--- SOURCE DATA ---
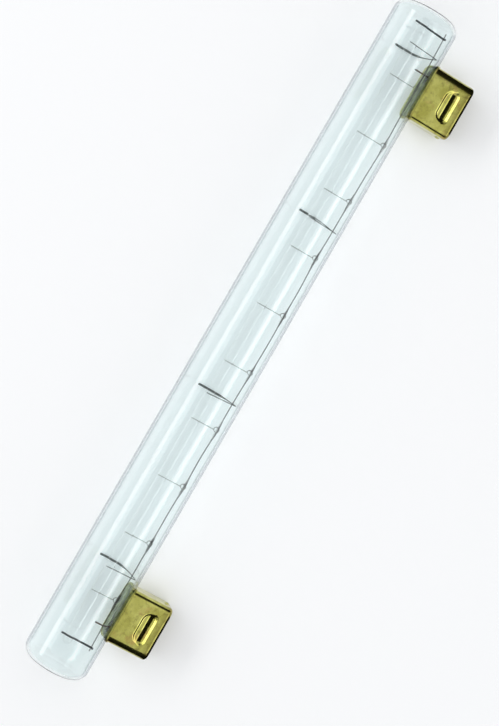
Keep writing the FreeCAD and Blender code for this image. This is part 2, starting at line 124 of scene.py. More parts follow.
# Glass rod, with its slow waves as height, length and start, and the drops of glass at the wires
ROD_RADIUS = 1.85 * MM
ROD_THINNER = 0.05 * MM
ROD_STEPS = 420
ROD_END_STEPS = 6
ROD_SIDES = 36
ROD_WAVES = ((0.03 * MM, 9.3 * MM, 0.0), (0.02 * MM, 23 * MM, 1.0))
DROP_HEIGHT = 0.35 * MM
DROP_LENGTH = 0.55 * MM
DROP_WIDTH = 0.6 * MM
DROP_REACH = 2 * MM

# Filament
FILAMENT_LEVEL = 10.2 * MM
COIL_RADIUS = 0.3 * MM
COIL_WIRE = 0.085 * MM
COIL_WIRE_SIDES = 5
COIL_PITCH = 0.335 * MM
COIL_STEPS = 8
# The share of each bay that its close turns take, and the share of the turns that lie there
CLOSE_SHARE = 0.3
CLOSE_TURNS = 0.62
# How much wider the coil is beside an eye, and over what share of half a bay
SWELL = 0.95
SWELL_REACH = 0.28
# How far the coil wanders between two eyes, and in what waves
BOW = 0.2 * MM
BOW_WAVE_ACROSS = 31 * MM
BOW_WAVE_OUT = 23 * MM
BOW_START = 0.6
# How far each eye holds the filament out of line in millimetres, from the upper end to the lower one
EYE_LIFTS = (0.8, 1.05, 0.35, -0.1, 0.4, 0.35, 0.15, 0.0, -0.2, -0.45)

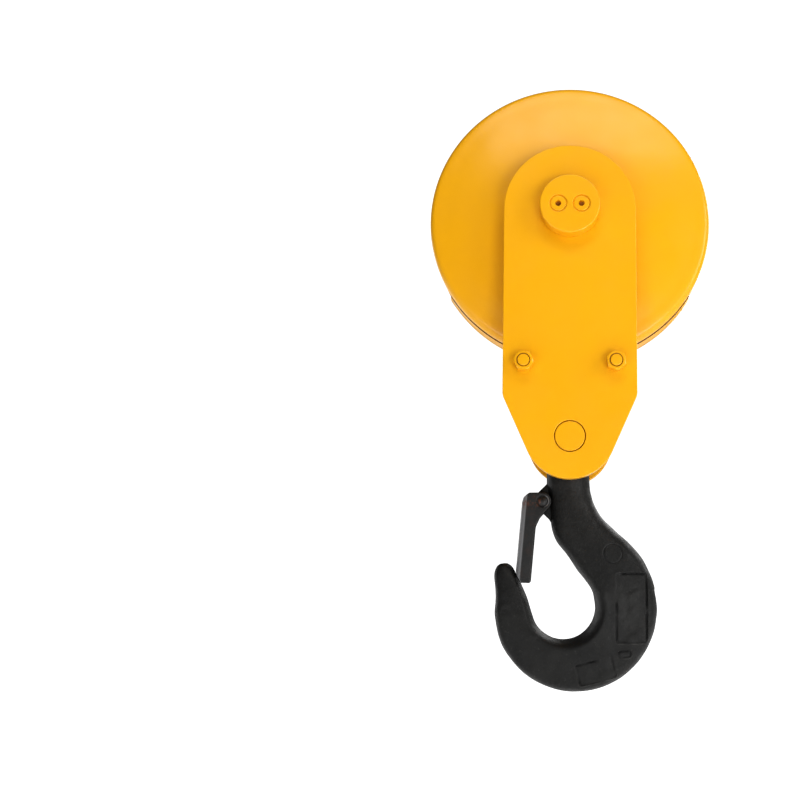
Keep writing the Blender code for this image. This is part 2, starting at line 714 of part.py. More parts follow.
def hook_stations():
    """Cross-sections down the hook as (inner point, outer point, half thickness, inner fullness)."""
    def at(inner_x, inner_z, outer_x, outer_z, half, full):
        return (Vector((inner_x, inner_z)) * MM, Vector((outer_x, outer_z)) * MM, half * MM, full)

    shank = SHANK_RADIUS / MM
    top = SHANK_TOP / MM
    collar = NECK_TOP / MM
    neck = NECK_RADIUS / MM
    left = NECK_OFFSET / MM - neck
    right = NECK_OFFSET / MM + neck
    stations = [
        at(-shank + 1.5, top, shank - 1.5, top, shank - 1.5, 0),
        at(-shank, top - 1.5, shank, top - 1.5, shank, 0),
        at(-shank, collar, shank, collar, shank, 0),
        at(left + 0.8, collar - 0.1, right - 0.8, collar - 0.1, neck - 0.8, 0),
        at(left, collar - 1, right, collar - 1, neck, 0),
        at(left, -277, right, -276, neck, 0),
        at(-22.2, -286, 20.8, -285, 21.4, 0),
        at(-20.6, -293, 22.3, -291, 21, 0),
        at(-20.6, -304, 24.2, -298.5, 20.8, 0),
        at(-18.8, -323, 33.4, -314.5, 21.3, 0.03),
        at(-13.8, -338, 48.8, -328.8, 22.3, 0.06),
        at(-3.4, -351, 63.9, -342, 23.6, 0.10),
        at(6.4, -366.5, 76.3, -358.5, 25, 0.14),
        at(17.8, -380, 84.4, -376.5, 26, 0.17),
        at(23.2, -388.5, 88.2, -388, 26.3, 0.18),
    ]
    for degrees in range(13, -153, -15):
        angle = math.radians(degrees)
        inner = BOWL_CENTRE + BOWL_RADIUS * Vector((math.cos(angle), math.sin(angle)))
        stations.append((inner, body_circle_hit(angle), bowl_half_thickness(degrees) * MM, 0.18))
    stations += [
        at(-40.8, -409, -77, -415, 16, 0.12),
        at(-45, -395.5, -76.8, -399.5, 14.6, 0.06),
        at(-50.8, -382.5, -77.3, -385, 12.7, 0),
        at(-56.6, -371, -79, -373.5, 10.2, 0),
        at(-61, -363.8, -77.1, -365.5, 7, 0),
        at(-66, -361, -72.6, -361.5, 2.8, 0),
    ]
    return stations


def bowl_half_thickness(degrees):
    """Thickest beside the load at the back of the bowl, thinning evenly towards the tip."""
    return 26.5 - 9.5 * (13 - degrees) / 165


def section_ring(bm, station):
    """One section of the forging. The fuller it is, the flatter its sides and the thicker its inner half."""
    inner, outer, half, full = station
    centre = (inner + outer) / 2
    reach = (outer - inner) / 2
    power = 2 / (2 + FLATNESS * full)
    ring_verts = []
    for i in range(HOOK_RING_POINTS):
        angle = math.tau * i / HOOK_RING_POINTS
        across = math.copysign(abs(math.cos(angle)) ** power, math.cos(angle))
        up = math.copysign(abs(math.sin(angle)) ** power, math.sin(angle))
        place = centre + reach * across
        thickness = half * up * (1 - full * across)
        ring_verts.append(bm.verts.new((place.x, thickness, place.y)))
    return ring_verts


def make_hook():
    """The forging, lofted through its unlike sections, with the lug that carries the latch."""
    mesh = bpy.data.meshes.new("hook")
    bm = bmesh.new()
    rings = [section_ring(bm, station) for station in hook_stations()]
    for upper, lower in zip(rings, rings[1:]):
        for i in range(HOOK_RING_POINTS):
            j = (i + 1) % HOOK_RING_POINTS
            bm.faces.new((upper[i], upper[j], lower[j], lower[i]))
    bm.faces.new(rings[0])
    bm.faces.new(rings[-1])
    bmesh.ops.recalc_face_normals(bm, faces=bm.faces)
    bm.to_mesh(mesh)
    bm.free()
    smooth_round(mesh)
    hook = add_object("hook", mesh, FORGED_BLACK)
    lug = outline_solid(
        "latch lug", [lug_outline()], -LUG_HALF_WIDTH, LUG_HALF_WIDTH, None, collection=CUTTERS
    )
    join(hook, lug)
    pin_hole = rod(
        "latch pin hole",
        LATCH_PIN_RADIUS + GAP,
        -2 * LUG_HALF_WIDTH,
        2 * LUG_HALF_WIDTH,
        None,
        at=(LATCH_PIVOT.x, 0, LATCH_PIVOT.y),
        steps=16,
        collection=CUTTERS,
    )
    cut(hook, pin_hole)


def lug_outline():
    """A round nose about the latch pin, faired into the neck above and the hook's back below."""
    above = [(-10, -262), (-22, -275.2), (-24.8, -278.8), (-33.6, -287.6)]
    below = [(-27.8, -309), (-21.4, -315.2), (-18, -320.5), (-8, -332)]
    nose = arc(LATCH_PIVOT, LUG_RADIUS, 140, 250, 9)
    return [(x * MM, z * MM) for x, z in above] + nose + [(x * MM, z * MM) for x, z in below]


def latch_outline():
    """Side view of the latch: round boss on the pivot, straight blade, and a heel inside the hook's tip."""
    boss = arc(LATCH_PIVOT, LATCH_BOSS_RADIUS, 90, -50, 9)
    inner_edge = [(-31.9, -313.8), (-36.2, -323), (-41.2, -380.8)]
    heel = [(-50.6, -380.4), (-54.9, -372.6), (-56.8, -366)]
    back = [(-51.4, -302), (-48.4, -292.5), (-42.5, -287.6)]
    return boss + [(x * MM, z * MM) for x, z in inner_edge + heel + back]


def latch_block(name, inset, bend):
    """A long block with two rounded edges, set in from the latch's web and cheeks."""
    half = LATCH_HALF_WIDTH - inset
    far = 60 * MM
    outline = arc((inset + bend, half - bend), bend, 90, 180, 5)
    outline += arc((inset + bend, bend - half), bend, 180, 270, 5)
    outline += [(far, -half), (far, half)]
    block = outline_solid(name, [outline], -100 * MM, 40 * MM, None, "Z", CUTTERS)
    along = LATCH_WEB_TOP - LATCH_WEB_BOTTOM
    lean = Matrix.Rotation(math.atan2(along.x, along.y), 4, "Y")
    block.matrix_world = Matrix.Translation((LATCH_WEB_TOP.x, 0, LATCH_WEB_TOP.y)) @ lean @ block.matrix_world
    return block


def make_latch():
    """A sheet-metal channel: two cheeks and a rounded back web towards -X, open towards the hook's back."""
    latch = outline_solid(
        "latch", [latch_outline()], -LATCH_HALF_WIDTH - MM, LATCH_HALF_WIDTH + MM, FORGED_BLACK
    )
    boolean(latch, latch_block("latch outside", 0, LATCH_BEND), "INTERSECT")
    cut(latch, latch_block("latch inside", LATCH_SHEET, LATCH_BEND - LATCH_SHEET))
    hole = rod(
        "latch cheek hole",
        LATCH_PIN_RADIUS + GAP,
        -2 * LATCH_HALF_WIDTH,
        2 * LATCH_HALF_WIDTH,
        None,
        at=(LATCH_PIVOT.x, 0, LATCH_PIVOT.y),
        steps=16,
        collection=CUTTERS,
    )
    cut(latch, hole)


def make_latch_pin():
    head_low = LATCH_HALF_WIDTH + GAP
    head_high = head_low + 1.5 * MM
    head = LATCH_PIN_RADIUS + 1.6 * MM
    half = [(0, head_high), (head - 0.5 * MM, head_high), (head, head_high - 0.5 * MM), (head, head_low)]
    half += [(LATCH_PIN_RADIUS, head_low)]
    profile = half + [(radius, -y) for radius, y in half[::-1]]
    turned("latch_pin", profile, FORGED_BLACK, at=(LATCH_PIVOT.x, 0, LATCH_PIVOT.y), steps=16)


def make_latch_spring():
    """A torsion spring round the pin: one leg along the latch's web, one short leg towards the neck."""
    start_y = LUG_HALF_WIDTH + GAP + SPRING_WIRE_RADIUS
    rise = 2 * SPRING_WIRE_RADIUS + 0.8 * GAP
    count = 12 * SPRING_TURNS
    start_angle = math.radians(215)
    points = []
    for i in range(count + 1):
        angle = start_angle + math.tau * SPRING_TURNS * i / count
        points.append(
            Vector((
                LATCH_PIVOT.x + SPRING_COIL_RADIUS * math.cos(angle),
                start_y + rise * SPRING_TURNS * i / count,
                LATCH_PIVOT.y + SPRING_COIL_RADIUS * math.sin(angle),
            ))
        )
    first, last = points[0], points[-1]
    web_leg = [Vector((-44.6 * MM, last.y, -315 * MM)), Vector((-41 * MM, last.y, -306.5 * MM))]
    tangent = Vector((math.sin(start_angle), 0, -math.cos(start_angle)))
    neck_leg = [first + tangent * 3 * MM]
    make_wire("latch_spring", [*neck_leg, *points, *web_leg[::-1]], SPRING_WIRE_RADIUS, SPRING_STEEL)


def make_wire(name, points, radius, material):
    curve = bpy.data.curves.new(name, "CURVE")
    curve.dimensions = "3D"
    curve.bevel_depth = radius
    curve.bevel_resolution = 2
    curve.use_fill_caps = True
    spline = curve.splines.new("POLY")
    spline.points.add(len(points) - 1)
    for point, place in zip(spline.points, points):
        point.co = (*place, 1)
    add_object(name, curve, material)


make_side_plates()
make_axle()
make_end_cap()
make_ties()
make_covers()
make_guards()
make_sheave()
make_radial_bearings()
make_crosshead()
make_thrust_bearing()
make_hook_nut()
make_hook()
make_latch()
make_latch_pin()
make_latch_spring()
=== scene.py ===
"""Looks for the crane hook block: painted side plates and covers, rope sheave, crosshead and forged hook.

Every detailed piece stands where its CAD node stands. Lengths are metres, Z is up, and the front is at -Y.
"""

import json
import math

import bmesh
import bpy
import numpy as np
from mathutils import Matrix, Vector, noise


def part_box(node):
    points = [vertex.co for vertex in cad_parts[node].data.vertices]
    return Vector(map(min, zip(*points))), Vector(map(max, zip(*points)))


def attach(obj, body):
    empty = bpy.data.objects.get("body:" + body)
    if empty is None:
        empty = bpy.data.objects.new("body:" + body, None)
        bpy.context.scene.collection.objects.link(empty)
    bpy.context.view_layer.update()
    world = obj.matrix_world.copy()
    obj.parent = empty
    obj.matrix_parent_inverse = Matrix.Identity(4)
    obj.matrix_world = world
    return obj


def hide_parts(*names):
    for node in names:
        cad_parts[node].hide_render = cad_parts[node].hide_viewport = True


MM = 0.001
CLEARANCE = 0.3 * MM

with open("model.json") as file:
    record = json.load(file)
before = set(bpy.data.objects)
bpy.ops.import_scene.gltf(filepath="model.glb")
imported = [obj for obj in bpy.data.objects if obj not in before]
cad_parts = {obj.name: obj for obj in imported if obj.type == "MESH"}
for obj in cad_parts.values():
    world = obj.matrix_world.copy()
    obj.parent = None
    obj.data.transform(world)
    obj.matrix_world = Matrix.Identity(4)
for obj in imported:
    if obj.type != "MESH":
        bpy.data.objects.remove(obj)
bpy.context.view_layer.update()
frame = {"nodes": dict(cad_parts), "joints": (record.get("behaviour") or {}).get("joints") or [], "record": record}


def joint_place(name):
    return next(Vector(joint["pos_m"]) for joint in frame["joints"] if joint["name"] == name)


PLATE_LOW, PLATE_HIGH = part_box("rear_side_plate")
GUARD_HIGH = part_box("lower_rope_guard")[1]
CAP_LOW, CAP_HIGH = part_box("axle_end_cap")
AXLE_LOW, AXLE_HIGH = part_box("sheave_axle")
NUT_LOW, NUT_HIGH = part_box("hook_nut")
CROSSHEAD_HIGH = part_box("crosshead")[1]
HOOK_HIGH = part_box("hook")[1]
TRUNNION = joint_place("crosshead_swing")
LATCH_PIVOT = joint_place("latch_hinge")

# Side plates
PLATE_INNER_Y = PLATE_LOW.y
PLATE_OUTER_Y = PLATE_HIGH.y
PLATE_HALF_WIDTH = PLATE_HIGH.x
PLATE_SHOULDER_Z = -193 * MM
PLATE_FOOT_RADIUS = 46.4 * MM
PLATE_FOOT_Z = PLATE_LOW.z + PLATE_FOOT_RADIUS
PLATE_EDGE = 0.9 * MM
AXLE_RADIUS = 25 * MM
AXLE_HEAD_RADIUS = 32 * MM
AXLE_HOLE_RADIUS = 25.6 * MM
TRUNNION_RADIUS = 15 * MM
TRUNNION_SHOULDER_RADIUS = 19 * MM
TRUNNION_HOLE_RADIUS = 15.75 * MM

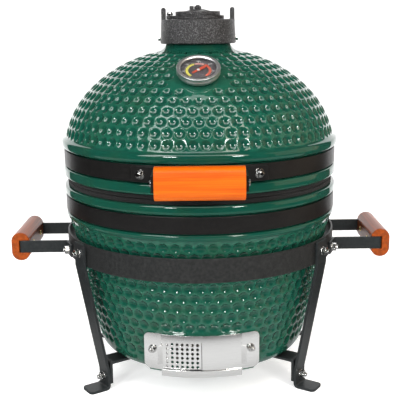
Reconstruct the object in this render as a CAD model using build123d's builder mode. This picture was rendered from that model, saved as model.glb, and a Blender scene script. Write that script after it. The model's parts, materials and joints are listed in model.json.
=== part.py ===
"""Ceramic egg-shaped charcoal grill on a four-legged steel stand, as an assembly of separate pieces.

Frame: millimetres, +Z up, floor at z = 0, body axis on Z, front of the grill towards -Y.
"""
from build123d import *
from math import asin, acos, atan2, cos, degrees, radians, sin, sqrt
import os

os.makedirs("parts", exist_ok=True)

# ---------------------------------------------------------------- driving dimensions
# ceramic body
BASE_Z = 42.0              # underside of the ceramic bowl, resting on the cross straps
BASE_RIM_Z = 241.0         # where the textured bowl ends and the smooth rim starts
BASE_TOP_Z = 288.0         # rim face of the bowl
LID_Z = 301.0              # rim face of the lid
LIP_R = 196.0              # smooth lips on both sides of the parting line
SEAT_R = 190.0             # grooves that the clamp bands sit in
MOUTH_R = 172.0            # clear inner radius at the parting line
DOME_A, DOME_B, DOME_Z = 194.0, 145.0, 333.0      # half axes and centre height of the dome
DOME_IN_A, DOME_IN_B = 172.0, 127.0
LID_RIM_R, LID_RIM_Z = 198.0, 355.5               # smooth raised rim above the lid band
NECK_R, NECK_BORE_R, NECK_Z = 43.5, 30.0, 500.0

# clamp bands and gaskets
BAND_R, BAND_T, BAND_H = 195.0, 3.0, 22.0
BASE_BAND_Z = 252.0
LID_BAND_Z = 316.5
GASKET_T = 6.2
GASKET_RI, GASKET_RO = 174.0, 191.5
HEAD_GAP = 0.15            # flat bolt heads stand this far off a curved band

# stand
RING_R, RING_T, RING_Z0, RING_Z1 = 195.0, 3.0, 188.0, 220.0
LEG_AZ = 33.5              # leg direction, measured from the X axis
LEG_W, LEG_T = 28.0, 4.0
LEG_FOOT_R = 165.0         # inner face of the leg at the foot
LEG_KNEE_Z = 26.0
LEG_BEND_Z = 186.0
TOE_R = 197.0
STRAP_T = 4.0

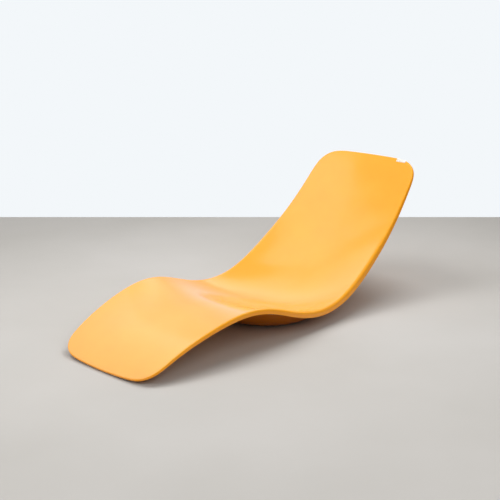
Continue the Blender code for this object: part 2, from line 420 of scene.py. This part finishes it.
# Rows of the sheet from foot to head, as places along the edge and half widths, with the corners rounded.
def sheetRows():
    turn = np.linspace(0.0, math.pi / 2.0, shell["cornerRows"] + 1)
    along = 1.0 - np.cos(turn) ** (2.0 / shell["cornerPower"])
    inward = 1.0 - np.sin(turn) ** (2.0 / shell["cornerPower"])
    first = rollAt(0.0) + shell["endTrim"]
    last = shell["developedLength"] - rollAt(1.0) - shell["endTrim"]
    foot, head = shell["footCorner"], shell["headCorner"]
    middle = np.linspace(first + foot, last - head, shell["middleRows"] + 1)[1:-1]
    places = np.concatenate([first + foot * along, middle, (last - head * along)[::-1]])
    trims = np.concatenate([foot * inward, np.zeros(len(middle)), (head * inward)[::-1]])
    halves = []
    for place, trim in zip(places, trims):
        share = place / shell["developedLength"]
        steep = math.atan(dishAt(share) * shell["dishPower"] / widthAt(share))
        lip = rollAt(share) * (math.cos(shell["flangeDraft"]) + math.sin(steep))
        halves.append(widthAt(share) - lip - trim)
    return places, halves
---
WHAT YOU NEED TO DO. Your task is to retype the entries verbatim, starting with the line that holds "make_side_plates()" and stopping after the line that holds "record = json.load(file)".

FINAL RESULT.
make_side_plates()
make_axle()
make_end_cap()
make_ties()
make_covers()
make_guards()
make_sheave()
make_radial_bearings()
make_crosshead()
make_thrust_bearing()
make_hook_nut()
make_hook()
make_latch()
make_latch_pin()
make_latch_spring()
=== scene.py ===
"""Looks for the crane hook block: painted side plates and covers, rope sheave, crosshead and forged hook.

Every detailed piece stands where its CAD node stands. Lengths are metres, Z is up, and the front is at -Y.
"""

import json
import math

import bmesh
import bpy
import numpy as np
from mathutils import Matrix, Vector, noise


def part_box(node):
    points = [vertex.co for vertex in cad_parts[node].data.vertices]
    return Vector(map(min, zip(*points))), Vector(map(max, zip(*points)))


def attach(obj, body):
    empty = bpy.data.objects.get("body:" + body)
    if empty is None:
        empty = bpy.data.objects.new("body:" + body, None)
        bpy.context.scene.collection.objects.link(empty)
    bpy.context.view_layer.update()
    world = obj.matrix_world.copy()
    obj.parent = empty
    obj.matrix_parent_inverse = Matrix.Identity(4)
    obj.matrix_world = world
    return obj


def hide_parts(*names):
    for node in names:
        cad_parts[node].hide_render = cad_parts[node].hide_viewport = True


MM = 0.001
CLEARANCE = 0.3 * MM

with open("model.json") as file:
    record = json.load(file)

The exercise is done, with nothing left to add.